[Begin]

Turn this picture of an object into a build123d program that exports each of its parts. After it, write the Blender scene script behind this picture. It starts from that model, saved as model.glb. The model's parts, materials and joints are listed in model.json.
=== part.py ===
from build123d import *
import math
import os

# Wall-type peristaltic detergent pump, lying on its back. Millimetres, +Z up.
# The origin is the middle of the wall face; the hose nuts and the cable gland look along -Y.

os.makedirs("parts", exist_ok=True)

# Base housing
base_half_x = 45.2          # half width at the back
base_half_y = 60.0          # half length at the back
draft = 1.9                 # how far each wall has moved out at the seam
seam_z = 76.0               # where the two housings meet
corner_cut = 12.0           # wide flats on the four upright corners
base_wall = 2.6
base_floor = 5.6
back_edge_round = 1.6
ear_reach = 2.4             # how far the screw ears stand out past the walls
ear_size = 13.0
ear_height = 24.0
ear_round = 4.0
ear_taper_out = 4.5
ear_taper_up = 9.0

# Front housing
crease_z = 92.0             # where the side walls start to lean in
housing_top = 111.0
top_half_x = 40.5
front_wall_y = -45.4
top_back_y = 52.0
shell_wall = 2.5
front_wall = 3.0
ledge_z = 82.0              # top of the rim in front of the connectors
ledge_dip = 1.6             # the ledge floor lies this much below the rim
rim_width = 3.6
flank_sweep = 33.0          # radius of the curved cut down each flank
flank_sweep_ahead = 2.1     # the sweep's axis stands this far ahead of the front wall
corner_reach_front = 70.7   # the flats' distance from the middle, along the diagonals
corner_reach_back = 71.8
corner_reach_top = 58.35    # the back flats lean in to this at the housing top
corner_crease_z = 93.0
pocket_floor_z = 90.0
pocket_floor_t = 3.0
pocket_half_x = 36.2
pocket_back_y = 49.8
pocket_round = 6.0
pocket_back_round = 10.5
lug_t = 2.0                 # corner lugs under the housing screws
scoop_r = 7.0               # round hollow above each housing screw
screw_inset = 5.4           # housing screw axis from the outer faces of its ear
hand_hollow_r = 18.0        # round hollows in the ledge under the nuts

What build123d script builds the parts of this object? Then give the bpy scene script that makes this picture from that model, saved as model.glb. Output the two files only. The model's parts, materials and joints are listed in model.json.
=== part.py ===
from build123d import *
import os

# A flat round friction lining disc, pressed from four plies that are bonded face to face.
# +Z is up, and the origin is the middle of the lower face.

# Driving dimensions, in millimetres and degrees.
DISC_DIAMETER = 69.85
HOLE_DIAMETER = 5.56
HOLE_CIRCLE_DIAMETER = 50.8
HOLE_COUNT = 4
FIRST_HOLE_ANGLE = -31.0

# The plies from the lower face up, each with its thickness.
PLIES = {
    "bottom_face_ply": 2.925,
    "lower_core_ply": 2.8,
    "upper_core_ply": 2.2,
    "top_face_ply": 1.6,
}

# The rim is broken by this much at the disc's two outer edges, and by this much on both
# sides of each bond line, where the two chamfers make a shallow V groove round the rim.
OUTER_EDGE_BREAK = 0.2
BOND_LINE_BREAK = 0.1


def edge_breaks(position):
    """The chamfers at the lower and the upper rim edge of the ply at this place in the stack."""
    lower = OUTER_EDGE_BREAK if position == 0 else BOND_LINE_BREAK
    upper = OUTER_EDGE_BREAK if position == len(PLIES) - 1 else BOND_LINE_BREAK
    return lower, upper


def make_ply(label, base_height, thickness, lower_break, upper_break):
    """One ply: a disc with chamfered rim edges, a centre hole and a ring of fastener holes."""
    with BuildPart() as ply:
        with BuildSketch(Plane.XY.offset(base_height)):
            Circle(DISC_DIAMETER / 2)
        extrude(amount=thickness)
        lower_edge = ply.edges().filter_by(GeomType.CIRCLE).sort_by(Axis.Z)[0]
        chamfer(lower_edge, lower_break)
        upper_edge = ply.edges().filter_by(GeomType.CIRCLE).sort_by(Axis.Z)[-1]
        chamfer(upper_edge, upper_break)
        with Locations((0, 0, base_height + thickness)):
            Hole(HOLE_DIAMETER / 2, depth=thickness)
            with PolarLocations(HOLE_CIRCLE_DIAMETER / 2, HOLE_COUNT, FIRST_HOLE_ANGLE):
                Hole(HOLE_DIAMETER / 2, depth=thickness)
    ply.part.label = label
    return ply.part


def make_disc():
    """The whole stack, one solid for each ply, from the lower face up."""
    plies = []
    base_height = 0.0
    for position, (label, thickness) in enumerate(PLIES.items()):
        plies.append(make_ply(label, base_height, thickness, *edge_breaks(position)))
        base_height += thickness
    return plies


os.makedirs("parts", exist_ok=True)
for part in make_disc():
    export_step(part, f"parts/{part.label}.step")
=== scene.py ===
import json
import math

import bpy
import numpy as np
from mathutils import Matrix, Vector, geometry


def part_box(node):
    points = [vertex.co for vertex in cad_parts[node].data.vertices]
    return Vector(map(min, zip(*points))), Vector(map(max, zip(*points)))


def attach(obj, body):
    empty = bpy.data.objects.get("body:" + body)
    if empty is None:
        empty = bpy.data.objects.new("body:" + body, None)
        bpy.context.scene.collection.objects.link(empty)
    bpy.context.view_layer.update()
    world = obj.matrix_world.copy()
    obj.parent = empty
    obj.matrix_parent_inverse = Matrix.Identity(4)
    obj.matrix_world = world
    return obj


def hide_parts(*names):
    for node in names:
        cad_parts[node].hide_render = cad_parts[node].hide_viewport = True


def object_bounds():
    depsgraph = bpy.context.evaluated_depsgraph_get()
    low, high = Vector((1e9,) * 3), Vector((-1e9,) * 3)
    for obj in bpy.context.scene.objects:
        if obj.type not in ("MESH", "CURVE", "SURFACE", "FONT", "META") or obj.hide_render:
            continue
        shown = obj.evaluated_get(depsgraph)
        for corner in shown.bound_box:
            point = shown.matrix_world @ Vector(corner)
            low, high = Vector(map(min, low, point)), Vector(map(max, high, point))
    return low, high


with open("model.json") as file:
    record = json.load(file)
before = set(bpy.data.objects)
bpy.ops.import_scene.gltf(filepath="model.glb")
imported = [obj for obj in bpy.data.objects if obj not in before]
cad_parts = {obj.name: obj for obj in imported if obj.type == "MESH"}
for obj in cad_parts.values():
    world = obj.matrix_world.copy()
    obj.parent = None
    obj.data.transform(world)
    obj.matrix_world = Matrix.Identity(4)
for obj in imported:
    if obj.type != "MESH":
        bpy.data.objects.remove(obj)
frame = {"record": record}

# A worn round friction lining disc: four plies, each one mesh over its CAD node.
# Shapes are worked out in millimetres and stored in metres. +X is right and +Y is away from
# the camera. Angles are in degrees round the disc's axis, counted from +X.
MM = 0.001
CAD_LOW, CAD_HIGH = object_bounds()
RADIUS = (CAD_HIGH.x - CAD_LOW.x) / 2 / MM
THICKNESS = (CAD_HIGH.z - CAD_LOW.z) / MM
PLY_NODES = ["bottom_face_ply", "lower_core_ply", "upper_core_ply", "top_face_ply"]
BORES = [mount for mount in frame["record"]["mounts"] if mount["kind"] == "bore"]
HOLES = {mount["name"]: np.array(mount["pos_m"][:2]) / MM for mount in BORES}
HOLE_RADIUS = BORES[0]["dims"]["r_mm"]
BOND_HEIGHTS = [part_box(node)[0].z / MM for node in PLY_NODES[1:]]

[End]
[Begin]

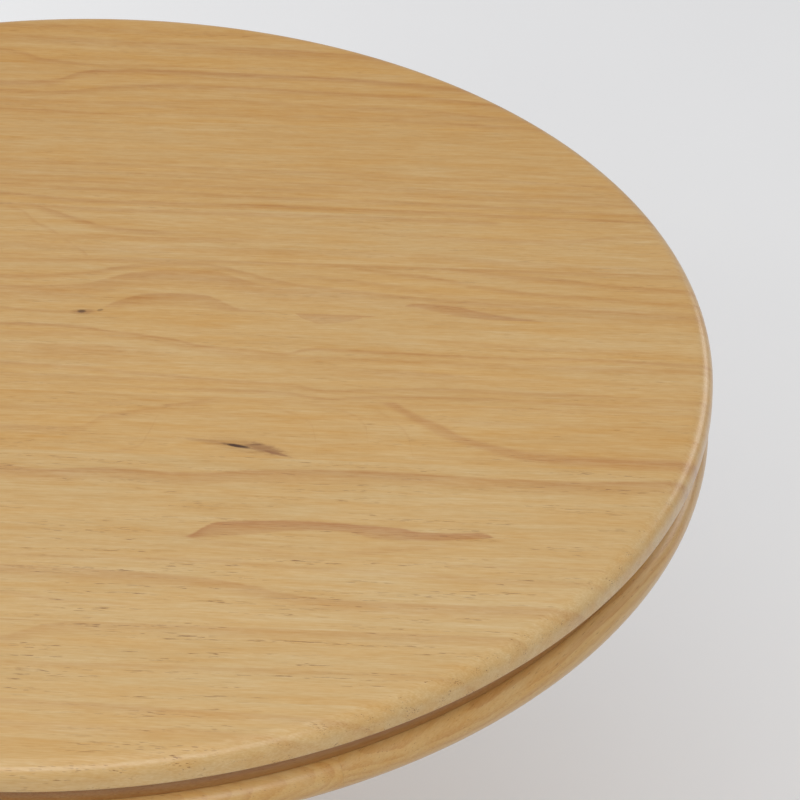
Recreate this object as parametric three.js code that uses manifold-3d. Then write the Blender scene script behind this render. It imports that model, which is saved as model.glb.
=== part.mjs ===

[End]
[Begin]

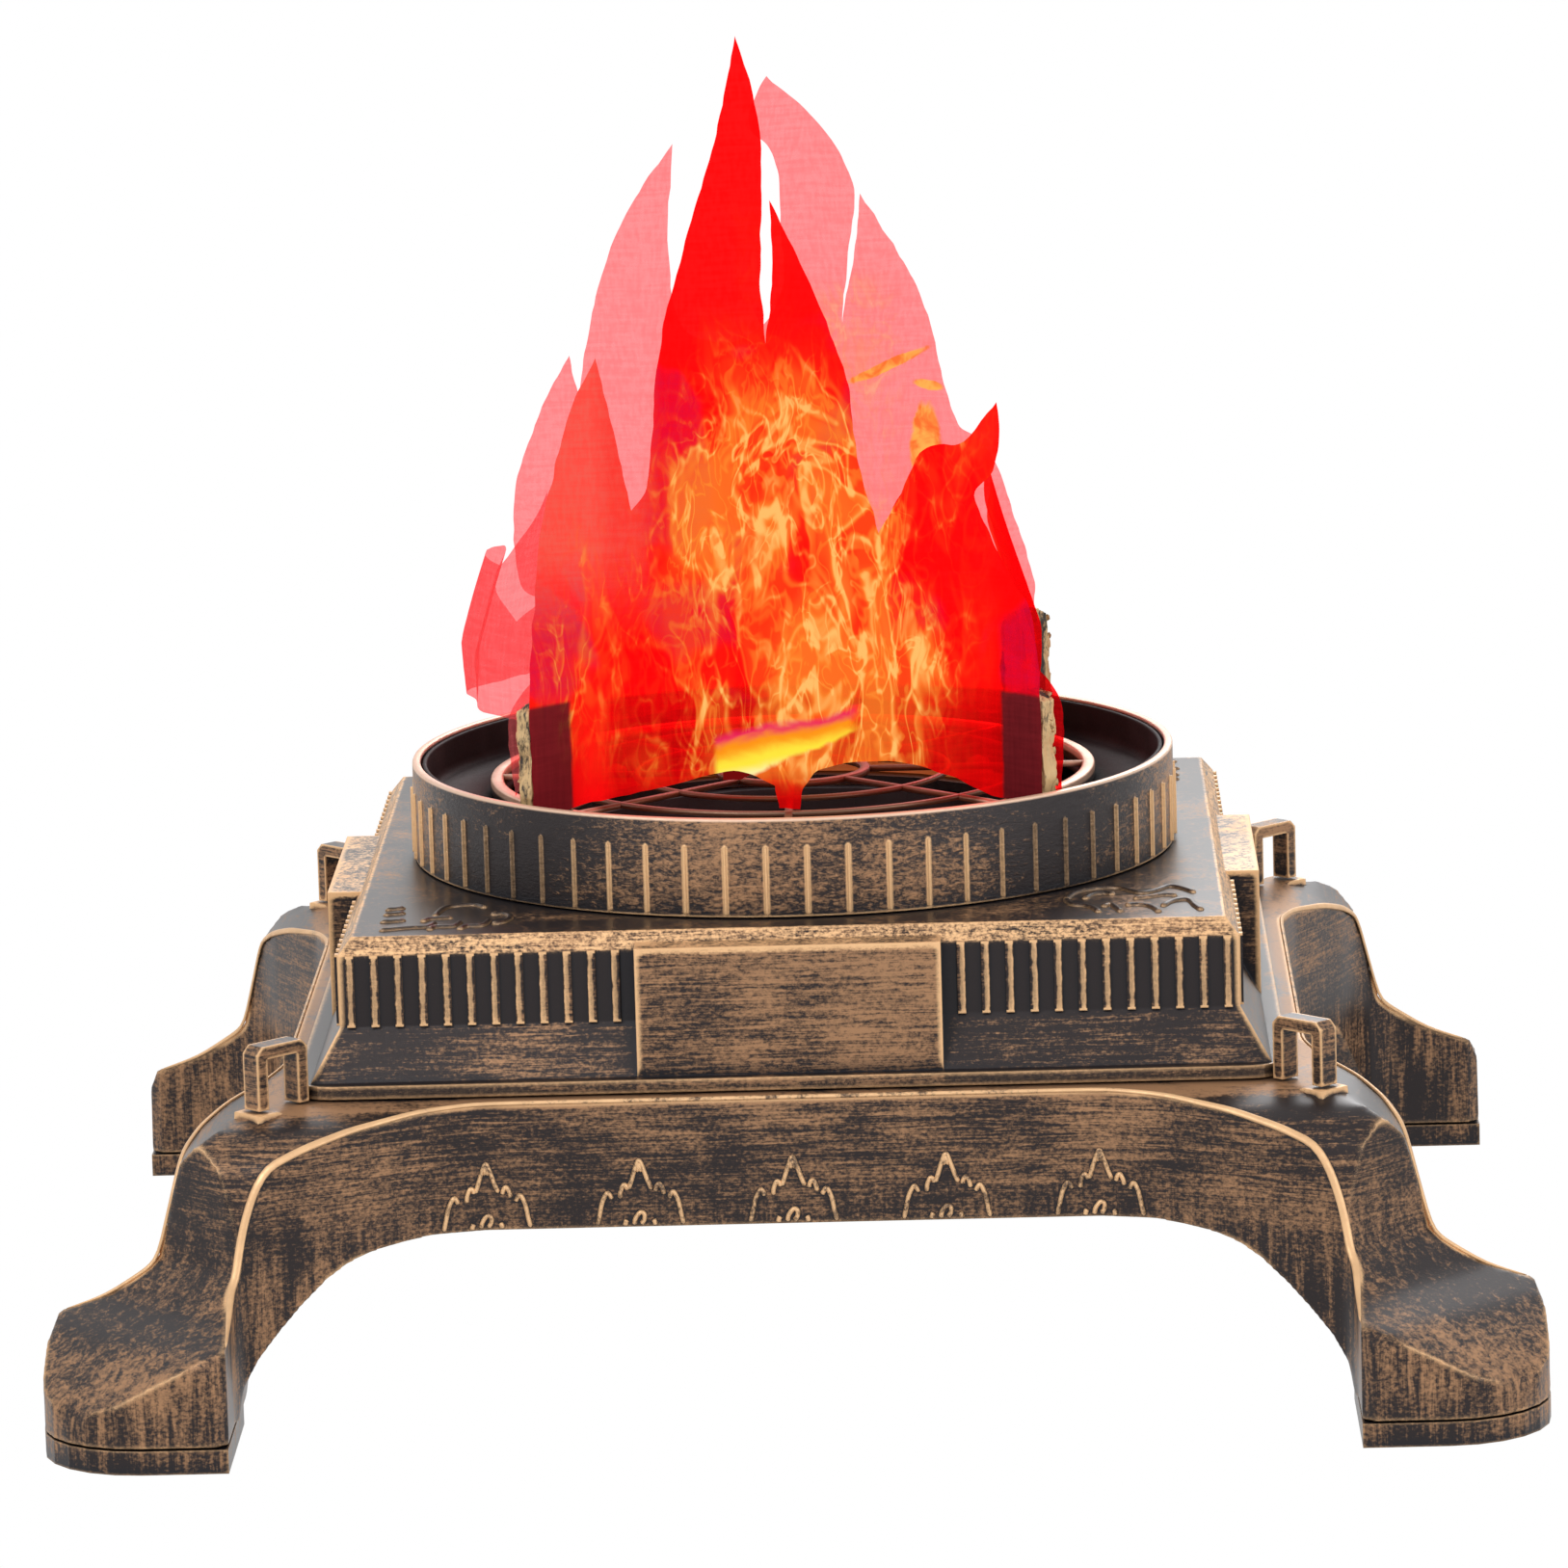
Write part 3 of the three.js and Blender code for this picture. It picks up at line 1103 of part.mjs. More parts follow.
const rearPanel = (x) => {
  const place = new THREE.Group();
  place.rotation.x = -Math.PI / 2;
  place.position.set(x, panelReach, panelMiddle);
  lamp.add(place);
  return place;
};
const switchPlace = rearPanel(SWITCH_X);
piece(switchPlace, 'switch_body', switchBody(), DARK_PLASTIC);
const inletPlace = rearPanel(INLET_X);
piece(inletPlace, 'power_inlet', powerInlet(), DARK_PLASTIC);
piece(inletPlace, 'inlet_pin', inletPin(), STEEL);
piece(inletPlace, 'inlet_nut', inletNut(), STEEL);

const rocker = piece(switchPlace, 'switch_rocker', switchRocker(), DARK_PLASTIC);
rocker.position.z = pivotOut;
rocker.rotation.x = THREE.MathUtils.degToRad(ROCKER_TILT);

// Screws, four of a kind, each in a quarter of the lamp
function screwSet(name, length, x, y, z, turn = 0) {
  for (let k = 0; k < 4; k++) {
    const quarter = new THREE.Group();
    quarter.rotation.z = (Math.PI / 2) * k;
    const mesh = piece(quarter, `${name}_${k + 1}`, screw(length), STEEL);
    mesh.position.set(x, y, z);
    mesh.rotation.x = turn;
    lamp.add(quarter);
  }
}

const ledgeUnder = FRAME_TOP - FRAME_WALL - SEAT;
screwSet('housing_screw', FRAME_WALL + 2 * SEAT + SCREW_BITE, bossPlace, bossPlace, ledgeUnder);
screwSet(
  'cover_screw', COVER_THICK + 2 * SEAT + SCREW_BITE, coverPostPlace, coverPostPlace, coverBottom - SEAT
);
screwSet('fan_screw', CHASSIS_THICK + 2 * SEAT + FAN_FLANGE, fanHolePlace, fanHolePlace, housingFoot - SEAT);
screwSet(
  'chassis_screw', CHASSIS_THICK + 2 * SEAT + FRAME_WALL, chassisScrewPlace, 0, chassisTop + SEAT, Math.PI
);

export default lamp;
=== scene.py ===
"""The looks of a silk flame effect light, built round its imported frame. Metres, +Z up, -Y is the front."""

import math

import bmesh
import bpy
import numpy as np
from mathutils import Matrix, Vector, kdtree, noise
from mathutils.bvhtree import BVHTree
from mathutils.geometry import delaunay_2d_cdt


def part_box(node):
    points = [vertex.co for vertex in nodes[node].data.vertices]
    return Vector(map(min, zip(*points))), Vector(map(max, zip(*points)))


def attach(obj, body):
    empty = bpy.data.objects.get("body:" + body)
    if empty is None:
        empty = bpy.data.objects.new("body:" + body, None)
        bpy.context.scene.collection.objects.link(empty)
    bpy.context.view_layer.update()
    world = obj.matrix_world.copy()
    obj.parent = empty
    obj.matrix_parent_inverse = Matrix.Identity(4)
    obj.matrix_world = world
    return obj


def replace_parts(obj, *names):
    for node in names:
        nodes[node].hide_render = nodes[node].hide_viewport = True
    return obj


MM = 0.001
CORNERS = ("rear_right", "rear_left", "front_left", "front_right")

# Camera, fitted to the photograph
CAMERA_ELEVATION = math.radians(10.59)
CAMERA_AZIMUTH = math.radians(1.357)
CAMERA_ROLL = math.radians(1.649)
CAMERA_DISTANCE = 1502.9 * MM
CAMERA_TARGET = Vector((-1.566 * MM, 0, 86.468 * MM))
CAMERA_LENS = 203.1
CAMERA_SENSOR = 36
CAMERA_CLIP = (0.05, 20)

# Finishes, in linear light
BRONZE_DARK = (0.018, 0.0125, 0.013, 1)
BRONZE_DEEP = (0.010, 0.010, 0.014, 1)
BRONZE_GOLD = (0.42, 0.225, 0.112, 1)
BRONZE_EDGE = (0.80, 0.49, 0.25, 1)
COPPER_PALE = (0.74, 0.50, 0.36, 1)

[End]

Task description
Pick out every line above that holds the word "return" and copy it.

Response to this exercise
    return lower, upper
    return ply.part
    return plies
    return Vector(map(min, zip(*points))), Vector(map(max, zip(*points)))
    return obj
    return low, high
  return place;
    return Vector(map(min, zip(*points))), Vector(map(max, zip(*points)))
    return obj
    return obj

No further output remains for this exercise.